Different reaction modes after adding formic acid were investigated. The calculated energy for the most stable structure after adding acetic acid in a 1:2 mole ratio was ∆E=-69∙33420928 kj/mol. The more stable structures after adding the formic in 1:1 mole ratio are given in Figs. 8.b, and 8.c. For these structures ∆E=-136∙9880984 kj/mol and ∆E=-124∙724387 kj/mol are calculated, respctively. From Figs. 8.b and 8.c it can be seen that formic acid as capping agent make oriented templet for primary nucleation growth. This result was confirmed by FE-SEM images.

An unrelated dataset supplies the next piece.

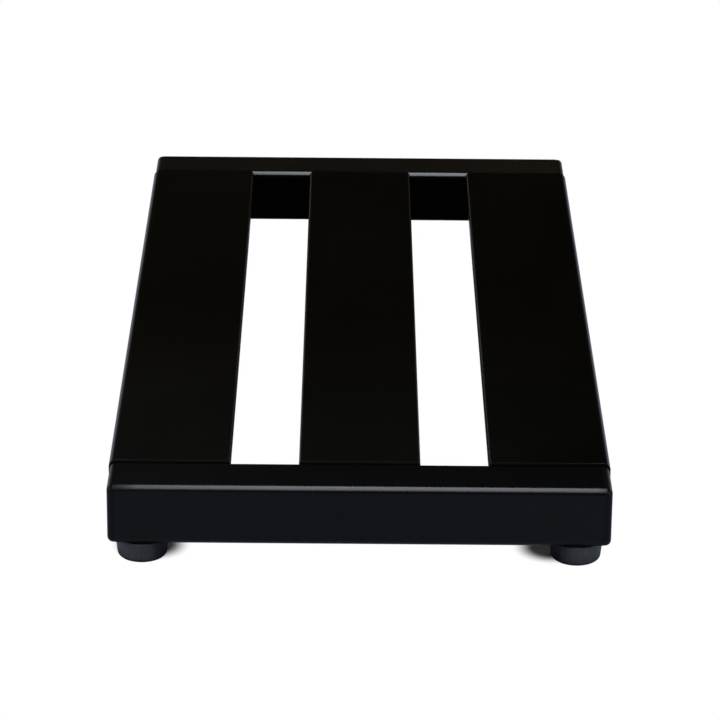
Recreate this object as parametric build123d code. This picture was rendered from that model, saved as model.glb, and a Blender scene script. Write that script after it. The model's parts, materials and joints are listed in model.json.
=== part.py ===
"""Flat three-rail pedalboard.

Three shallow channel rails run along Y between two square end tubes and are welded to their inner
sides, with their tops just above the tubes'. Moulded caps plug the ends of the tubes. A rubber foot stands under
each end of each tube, held from below by a washer and a screw in the tube's lower wall.

Millimetres, +Z up, the front end tube at -Y. The origin is on the floor, under the board's centre.
"""

from build123d import *
import os

# Whole board
board_length = 406.4
board_width = 203.2

# End tubes
tube_size = 25.4
tube_wall = 2.0
tube_corner_radius = 2.8
tube_inner_radius = 0.8
tube_end_setback = 0.6  # the capped ends stand this far inside the outer rails' edges

# Rails: channels, open underneath
rail_width = 49.2
rail_height = 6.35
rail_web = 2.3
rail_lip = 3.0
rail_outer_radius = 3.0  # top edge along the outside of the board
rail_inner_radius = 1.5  # top edges along the gaps
rail_root_radius = 1.0
rail_lip_radius = 0.5
rail_end_break = 0.1
rail_rise = 0.5  # the rails' tops stand this far above the tubes'

# Weld beads under the rails' ends
weld_leg = 3.0
weld_length = 30.0
weld_bulge = 0.4
weld_end_radius = 0.9

# End caps
cap_flange = 3.2
cap_step = 0.1  # the flange's sides stand this far inside the tube's
cap_edge_radius = 2.4
cap_rounding_share = 0.9  # the rounding takes no more than this of the flange or of its corners
cap_stem_wall = 1.6
cap_rib_height = 0.9
cap_rib_width = 1.1
cap_rib_count = 3
cap_fit_gap = 0.1  # ribs to the tube's inner walls
cap_screw_gap = 1.2  # the stem stops this far short of the foot's screw

# Feet
foot_diameter = 21.6
foot_base_diameter = 19.9
foot_height = 9.9
foot_seat_diameter = 17.0
foot_seat_height = 1.0
foot_rim_radius = 0.3
foot_base_radius = 2.0
foot_mouth_break = 0.4
foot_side_inset = 14.0  # foot's axis to the board's side

# Foot screws and washers
screw_diameter = 4.0
screw_length = 12.0
screw_tip_break = 0.6
screw_head_diameter = 8.0
screw_head_height = 3.1
screw_head_radius = 1.4
screw_head_cover = 1.4  # the head stands this far above the floor
drive_span = 4.4
drive_width = 1.0
drive_depth = 1.8
thread_gap = 0.1
shank_gap = 0.2
washer_diameter = 9.0
washer_thickness = 0.8
washer_gap = 0.4

# Places that follow from the sizes above
top_z = foot_height + tube_size + rail_rise
tube_bore = tube_size - 2 * tube_wall
tube_length = board_width - 2 * (tube_end_setback + cap_flange)
tube_centre_y = (board_length - tube_size) / 2
tube_centre_z = foot_height + tube_size / 2
rail_length = board_length - 2 * tube_size
rail_pitch = (board_width - rail_width) / 2
foot_x = board_width / 2 - foot_side_inset
foot_body_height = foot_height - foot_seat_height
counterbore_depth = screw_head_cover + screw_head_height + washer_thickness
counterbore_radius = washer_diameter / 2 + washer_gap
cap_stem_length = tube_length / 2 - foot_x - screw_diameter / 2 - cap_screw_gap

FLOOR = (Align.CENTER, Align.CENTER, Align.MIN)
HANGING = (Align.CENTER, Align.CENTER, Align.MAX)
SIDES = {"left": -1, "right": 1}
ENDS = {"front": -1, "rear": 1}
RAILS = {"left": -1, "centre": 0, "right": 1}


def square_section(side, corner_radius):
    """Rounded square across the X axis."""
    return Plane.YZ * RectangleRounded(side, side, corner_radius)


def end_tube():
    """Square tube along X, centred on the origin, with a screw hole for each foot below."""
    wall = square_section(tube_size, tube_corner_radius) - square_section(tube_bore, tube_inner_radius)
    tube = extrude(wall, amount=tube_length / 2, dir=(1, 0, 0), both=True)
    screw_hole = Cylinder(screw_diameter / 2 + thread_gap, tube_size)
    for side in SIDES.values():
        tube -= Pos(side * foot_x, 0, -tube_size / 2) * screw_hole
    return tube


def end_cap():
    """Plug for a tube's +X end: the flange's inner face is at X 0, and the hollow stem runs to -X."""
    flange_side = tube_size - 2 * cap_step
    flange = extrude(square_section(flange_side, tube_corner_radius), amount=cap_flange, dir=(1, 0, 0))
    rounding = min(cap_edge_radius, cap_rounding_share * min(cap_flange, tube_corner_radius))
    flange = fillet(flange.faces().sort_by(Axis.X)[-1].edges(), rounding)
    rib_side = tube_bore - 2 * cap_fit_gap
    stem_side = rib_side - 2 * cap_rib_height
    hollow_side = stem_side - 2 * cap_stem_wall
    stem = extrude(square_section(stem_side, tube_inner_radius), amount=cap_stem_length, dir=(-1, 0, 0))
    hollow = extrude(square_section(hollow_side, tube_inner_radius), amount=cap_stem_length, dir=(-1, 0, 0))
    rib = extrude(square_section(rib_side, tube_inner_radius), amount=cap_rib_width, dir=(1, 0, 0))
    rib_pitch = cap_stem_length / cap_rib_count
    cap = flange + stem
    for number in range(cap_rib_count):
        cap += Pos(number * rib_pitch - cap_stem_length, 0, 0) * rib
    return cap - hollow


def rail_section(left_radius, right_radius):
    """Channel, open underneath, with the middle of its top face on the origin."""
    bar = Rectangle(rail_width, rail_height, align=(Align.CENTER, Align.MAX))
    channel_width = rail_width - 2 * rail_lip
    channel = Rectangle(channel_width, rail_height - rail_web, align=(Align.CENTER, Align.MIN))
    section = bar - Pos(0, -rail_height) * channel
    section = fillet(section.vertices().group_by(Axis.Y)[1], rail_root_radius)
    section = fillet(section.vertices().group_by(Axis.Y)[0], rail_lip_radius)
    section = fillet(section.vertices().group_by(Axis.Y)[-1].sort_by(Axis.X)[0], left_radius)
    return fillet(section.vertices().group_by(Axis.Y)[-1].sort_by(Axis.X)[-1], right_radius)


def rail(left_radius, right_radius):
    """Rail along Y, with the middle of its top face on the origin and its ends broken."""
    bar = extrude(Plane.XZ * rail_section(left_radius, right_radius), amount=rail_length / 2, both=True)
    ends = bar.faces().filter_by(Axis.Y).edges()
    return chamfer(ends, rail_end_break)


def weld_bead():
    """Fillet weld along X in the corner under a rail's rear end: the corner is on the origin."""
    foot_point = (0, -weld_leg)
    web_point = (-weld_leg, 0)
    middle = (-weld_leg / 2 - weld_bulge, -weld_leg / 2 - weld_bulge)
    face_arc = ThreePointArc(foot_point, middle, web_point)
    outline = Line((0, 0), foot_point) + face_arc + Line(web_point, (0, 0))
    bead = extrude(Plane.YZ * make_face(outline), amount=weld_length / 2, dir=(1, 0, 0), both=True)
    toe = bead.faces().filter_by(GeomType.CYLINDER).edges().filter_by(GeomType.CIRCLE)
    return fillet(toe, weld_end_radius)


def foot():
    """Round rubber foot on the floor: a tapered body, a narrower seat on top and a counterbore below."""
    body = Cone(foot_base_diameter / 2, foot_diameter / 2, foot_body_height, align=FLOOR)
    body = fillet(body.edges().sort_by(Axis.Z)[0], foot_base_radius)
    body = fillet(body.edges().sort_by(Axis.Z)[-1], foot_rim_radius)
    seat = Pos(0, 0, foot_body_height) * Cylinder(foot_seat_diameter / 2, foot_seat_height, align=FLOOR)
    counterbore = Cylinder(counterbore_radius, counterbore_depth, align=FLOOR)
    screw_hole = Cylinder(screw_diameter / 2 + shank_gap, foot_height, align=FLOOR)
    rubber = body + seat - counterbore - screw_hole
    mouth = rubber.faces().sort_by(Axis.Z)[0].edges().sort_by(SortBy.RADIUS)[0]
    return chamfer(mouth, foot_mouth_break)


def foot_washer():
    """Flat washer against the top of the counterbore."""
    disc = Cylinder(washer_diameter / 2, washer_thickness, align=HANGING)
    hole = Cylinder(screw_diameter / 2 + shank_gap, washer_thickness, align=HANGING)
    return Pos(0, 0, counterbore_depth) * (disc - hole)


def foot_screw():
    """Pan head screw, head down, with a cross drive."""
    head_z = counterbore_depth - washer_thickness
    head = Cylinder(screw_head_diameter / 2, screw_head_height, align=HANGING)
    head = fillet(head.edges().sort_by(Axis.Z)[0], screw_head_radius)
    shank = Cylinder(screw_diameter / 2, screw_length, align=FLOOR)
    shank = chamfer(shank.edges().sort_by(Axis.Z)[-1], screw_tip_break)
    slot = Box(drive_span, drive_width, drive_depth, align=FLOOR)
    drive = slot + Rot(0, 0, 90) * slot
    return Pos(0, 0, head_z) * (head + shank - Pos(0, 0, -screw_head_height) * drive)


def build_board():
    """Every piece by name, in its place."""
    pieces = {}
    for end, y_sign in ENDS.items():
        tube_y = y_sign * tube_centre_y
        pieces[f"{end}_end_tube"] = Pos(0, tube_y, tube_centre_z) * end_tube()
        for side, x_sign in SIDES.items():
            turn = Rot(0, 0, 0 if x_sign > 0 else 180)
            cap_place = Pos(x_sign * tube_length / 2, tube_y, tube_centre_z)
            pieces[f"{end}_{side}_end_cap"] = cap_place * turn * end_cap()
            foot_place = Pos(x_sign * foot_x, tube_y, 0)
            pieces[f"{end}_{side}_foot"] = foot_place * foot()
            pieces[f"{end}_{side}_foot_washer"] = foot_place * foot_washer()
            pieces[f"{end}_{side}_foot_screw"] = foot_place * foot_screw()
    for name, place in RAILS.items():
        left_radius = rail_outer_radius if place < 0 else rail_inner_radius
        right_radius = rail_outer_radius if place > 0 else rail_inner_radius
        rail_x = place * rail_pitch
        pieces[f"{name}_rail"] = Pos(rail_x, 0, top_z) * rail(left_radius, right_radius)
        for end, y_sign in ENDS.items():
            turn = Rot(0, 0, 0 if y_sign > 0 else 180)
            weld_place = Pos(rail_x, y_sign * rail_length / 2, top_z - rail_web)
            pieces[f"{end}_{name}_weld"] = weld_place * turn * weld_bead()
    return pieces


os.makedirs("parts", exist_ok=True)
for node, piece in build_board().items():
    piece.label = node
    export_step(piece, f"parts/{node}.step")
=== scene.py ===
"""Flat three-rail pedalboard: its finishes, its small parts in detail, and a plain studio.

Metres, +Z up. The front end tube lies at -Y and the feet stand on the floor at Z 0. The small parts
are drawn in millimetres.
"""

import json
import math

import bmesh
import bpy
from mathutils import Euler, Matrix, Vector


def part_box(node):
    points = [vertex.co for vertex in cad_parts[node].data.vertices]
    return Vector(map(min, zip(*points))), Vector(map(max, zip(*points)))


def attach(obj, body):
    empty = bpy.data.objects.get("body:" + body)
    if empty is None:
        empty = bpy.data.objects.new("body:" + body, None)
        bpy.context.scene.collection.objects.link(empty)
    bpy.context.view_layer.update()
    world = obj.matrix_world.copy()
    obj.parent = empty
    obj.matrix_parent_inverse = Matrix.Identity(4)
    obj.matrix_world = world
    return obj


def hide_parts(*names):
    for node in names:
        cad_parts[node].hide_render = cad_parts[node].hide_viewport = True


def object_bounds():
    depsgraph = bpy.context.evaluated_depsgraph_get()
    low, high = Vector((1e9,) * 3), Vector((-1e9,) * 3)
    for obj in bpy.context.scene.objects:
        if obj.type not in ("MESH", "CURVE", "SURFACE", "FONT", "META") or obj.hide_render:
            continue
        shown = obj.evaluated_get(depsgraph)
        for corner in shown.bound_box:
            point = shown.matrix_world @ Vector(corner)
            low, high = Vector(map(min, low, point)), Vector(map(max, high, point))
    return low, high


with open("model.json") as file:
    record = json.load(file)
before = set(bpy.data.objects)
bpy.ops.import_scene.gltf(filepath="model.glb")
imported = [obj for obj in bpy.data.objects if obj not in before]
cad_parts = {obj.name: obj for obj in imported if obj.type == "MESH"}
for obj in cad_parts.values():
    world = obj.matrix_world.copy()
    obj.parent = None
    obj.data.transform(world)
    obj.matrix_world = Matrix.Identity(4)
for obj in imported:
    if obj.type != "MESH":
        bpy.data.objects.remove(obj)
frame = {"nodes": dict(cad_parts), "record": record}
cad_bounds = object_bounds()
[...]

The effects of acetic acid and formic acid as capping agents on the morphology of KTP nanoparticles were investigated. We used the co-precipitation method to synthesize the KTP nanoparticles, the formation of which were confirmed by XRD and FT-IR analyses. Using acetic and formic acids resulted in modifying the grain size, lattice strain, size distribution, and morphology of obtained nanoparticles. The morphology of obtained nanoparticles led to spherical form and oriented growth using acetic and formic acids, respectively. Theoretical studies on the morphology of the obtained nanoparticles confirmed the experimental results. The highest lattice strain (0.0056) was obtained using formic acid as a capping agent, while the largest grain size (66nm) was achieved using acetic acid. Using acetic and formic acids resulted in the rotation of the crystal lattice and an increase in the grain size.
CONFLICT OF INTEREST
The authors declare no conflicts of interest.